[Entries]
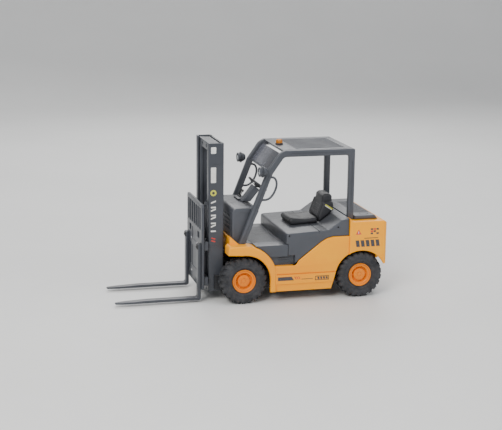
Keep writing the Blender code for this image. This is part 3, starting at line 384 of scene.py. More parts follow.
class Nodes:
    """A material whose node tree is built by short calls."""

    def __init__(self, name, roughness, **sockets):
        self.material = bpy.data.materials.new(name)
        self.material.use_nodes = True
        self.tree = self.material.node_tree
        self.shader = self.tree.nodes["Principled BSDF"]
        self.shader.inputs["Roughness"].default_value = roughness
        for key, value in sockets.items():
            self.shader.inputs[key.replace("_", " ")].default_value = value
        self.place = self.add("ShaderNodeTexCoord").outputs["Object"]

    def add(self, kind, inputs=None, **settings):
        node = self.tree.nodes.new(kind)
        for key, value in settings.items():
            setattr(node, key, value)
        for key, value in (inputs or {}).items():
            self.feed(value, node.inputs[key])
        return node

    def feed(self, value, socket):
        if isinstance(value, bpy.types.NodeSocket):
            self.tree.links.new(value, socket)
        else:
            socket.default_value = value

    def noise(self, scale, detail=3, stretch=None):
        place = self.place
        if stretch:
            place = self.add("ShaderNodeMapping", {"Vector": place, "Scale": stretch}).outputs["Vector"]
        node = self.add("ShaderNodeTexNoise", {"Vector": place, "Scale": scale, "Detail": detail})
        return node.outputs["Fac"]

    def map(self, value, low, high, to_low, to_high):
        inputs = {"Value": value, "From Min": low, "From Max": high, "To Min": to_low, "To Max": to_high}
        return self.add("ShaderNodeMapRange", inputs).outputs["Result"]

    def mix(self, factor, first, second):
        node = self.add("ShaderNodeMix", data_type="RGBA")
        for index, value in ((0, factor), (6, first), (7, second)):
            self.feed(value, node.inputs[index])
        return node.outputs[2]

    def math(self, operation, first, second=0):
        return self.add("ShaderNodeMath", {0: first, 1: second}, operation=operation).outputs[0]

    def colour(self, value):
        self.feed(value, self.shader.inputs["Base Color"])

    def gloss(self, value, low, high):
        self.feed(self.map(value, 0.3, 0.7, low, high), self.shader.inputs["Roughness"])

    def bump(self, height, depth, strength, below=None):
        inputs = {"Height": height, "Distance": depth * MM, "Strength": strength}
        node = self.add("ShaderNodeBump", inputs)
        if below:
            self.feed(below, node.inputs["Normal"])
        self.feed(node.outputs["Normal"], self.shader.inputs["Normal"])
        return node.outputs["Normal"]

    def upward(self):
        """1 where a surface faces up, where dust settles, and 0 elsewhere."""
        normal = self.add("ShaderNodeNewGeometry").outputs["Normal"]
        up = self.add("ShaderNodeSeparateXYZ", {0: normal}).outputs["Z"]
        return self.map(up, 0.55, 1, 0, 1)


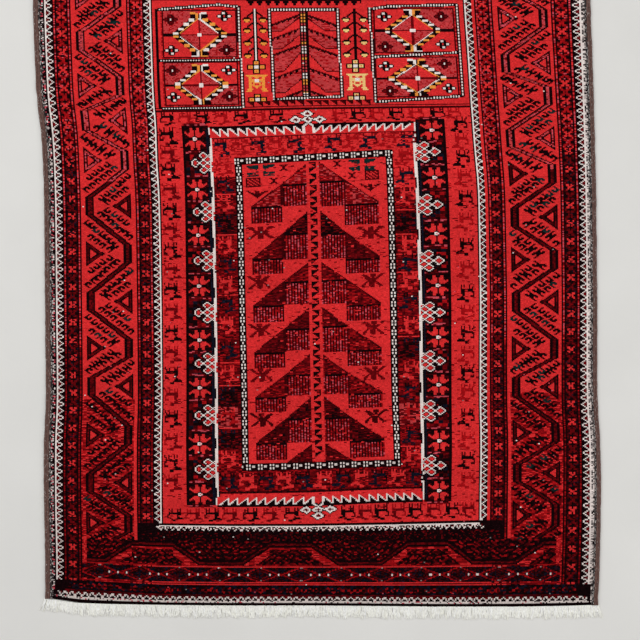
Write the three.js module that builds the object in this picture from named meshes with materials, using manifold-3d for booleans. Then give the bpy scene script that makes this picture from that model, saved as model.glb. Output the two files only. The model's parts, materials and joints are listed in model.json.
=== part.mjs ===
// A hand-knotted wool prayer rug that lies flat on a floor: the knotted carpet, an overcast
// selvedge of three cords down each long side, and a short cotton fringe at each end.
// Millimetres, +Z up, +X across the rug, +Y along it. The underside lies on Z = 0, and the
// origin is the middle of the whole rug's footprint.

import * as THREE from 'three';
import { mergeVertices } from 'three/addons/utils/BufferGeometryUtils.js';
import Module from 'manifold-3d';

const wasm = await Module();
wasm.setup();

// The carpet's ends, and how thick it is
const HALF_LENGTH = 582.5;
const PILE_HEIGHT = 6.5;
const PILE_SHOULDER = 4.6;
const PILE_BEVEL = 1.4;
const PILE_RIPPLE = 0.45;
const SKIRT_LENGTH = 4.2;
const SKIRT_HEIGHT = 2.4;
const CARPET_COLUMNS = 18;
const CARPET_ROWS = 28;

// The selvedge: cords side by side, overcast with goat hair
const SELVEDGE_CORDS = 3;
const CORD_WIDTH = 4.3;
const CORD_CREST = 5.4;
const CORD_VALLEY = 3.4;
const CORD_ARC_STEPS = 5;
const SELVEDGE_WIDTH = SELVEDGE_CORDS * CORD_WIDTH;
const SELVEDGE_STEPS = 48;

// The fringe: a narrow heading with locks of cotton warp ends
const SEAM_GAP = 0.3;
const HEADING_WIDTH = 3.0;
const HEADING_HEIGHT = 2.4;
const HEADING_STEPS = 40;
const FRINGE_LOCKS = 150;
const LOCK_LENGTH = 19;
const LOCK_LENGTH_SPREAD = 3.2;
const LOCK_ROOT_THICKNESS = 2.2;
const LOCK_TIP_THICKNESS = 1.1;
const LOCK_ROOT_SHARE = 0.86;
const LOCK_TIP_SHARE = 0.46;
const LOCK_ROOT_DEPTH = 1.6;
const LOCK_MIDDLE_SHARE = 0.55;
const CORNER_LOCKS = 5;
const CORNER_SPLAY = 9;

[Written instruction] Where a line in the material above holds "materials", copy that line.

[Result of the exercise]
        self.material = bpy.data.materials.new(name)
Write the three.js module that builds the object in this picture from named meshes with materials, using manifold-3d for booleans. Then give the bpy scene script that makes this picture from that model, saved as model.glb. Output the two files only. The model's parts, materials and joints are listed in model.json.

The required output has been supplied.